By Kayla McCloud
I replaced my traditional Catholic school uniform with a shirt that read: "Some dudes marry dudes. Get over it." It was the monthly tag day when students are not required to wear uniforms. Once I arrived at school, I immediately noticed the stares and heard not-so-subtle whispers from passers-by. Walking to a special Spirit Day breakfast, one of the school's toughest teachers stopped me: "That shirt is not allowed. Do you have a sweatshirt or jacket you can put on?" "Yes," I obeyed without putting up a fight. I changed into a Union Catholic sweatshirt. Somehow, later in the school day, I mustered up the courage to take it off. Yet I carried the sweatshirt around with me just to be safe in case I ran into any strict teachers.

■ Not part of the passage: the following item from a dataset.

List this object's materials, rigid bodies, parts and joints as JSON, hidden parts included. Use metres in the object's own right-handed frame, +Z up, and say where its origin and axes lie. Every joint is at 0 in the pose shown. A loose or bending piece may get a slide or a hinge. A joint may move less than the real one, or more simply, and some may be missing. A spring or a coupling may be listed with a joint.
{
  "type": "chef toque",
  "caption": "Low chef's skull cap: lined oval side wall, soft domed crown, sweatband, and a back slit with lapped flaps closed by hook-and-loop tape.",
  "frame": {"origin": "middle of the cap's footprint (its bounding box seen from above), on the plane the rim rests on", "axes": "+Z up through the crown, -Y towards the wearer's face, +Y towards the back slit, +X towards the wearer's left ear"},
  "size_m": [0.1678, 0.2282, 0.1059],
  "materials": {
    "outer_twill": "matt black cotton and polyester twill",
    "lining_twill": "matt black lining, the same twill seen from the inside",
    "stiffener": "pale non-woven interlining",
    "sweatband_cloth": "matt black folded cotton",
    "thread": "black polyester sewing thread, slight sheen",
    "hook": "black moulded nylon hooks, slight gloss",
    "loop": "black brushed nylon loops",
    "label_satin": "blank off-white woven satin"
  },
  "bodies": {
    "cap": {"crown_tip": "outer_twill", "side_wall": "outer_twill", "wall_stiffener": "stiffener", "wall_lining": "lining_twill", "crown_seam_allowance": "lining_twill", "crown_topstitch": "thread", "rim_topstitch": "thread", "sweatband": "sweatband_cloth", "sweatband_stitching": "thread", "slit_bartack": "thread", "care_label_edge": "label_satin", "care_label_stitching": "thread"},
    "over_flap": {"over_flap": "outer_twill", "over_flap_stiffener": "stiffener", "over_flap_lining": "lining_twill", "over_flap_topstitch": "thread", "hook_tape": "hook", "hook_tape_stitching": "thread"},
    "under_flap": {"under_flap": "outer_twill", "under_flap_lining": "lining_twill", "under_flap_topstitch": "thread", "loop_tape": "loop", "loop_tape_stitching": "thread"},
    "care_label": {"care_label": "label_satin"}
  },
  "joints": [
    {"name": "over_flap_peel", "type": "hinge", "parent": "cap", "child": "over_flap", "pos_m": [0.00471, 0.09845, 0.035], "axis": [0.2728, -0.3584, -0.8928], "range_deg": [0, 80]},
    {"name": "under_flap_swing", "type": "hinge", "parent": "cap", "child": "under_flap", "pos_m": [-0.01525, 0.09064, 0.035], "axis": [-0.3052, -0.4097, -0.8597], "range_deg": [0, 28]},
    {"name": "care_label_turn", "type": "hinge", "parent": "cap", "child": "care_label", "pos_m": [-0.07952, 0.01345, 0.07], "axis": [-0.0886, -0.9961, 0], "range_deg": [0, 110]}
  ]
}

I did not encounter any more problems that day, but I was angry with myself for not standing up for my beliefs. I had subconsciously become that little girl again -- the girl who was afraid to speak up, the girl who did not have a voice at school. At the age of five, I was diagnosed with Selective Mutism, an anxiety disorder in which a child who is normally capable of speech is unable to speak in certain situations, or to certain people. I was comfortable talking to members of my immediate family and close friends. Yet at school, I did not talk to anyone. I remember the first day of first grade. I sat down at a table and a little boy introduced himself to me, "Hi I'm Devin. What's your name?" I waved at him, and remained silent. He was waiting for a reply, but he never got one. His face was filled with confusion. He asked me "Why aren't you talking?" That was just another question unanswered. A girl sitting across from us jumped in: "She isn't going to talk to you. That's the girl that doesn't talk."
With the help of intensive and interactive therapy at age seven, I gradually began to speak in school. On the first day of high school, I witnessed how far I had come. Full of nerves, I walked into my freshman homeroom. It was completely and utterly silent. You could hear a pin drop in the room. I sat in an empty seat next to a girl whom I had never met before. When I sat down, we made eye contact and I whispered "Hi." Her face lit up and she murmured, "Hey, I'm Julie." We continued talking until homeroom was over. Our conversation was the only indication of life in the room. Somehow, I put my voice to use that day when everyone else remained silent with the first-day-of-high-school jitters.
Through my struggles with communicating, I learned how important it is to be heard and understood. I recognized that language, whether spoken aloud or written on a T-shirt, was powerful. My struggles have sensitized me to people who are shy. If I see a person sitting alone in a room, the extroverted side of me takes over and I go to introduce myself. Nevertheless, there are times when I feel like that silent five-year-old girl again. Specifically, the day I was forced to hide the shirt that expressed my views, which some found controversial. Like a child hiding under a blanket, I hid under the blanket of mutism.
If I could relive that day, I would not let my fear win that battle over the warring tensions inside me. I would refuse to be silent. After my experience with Selective Mutism, I promised myself that I would always have a voice. No matter what, I will be heard. I regret breaking that promise over a shirt that was an expression of my true voice.
Kayla McCloud is a freshman at George Washington University and a 2012 graduate of Union Catholic School High School in Scotch Plains, New Jersey.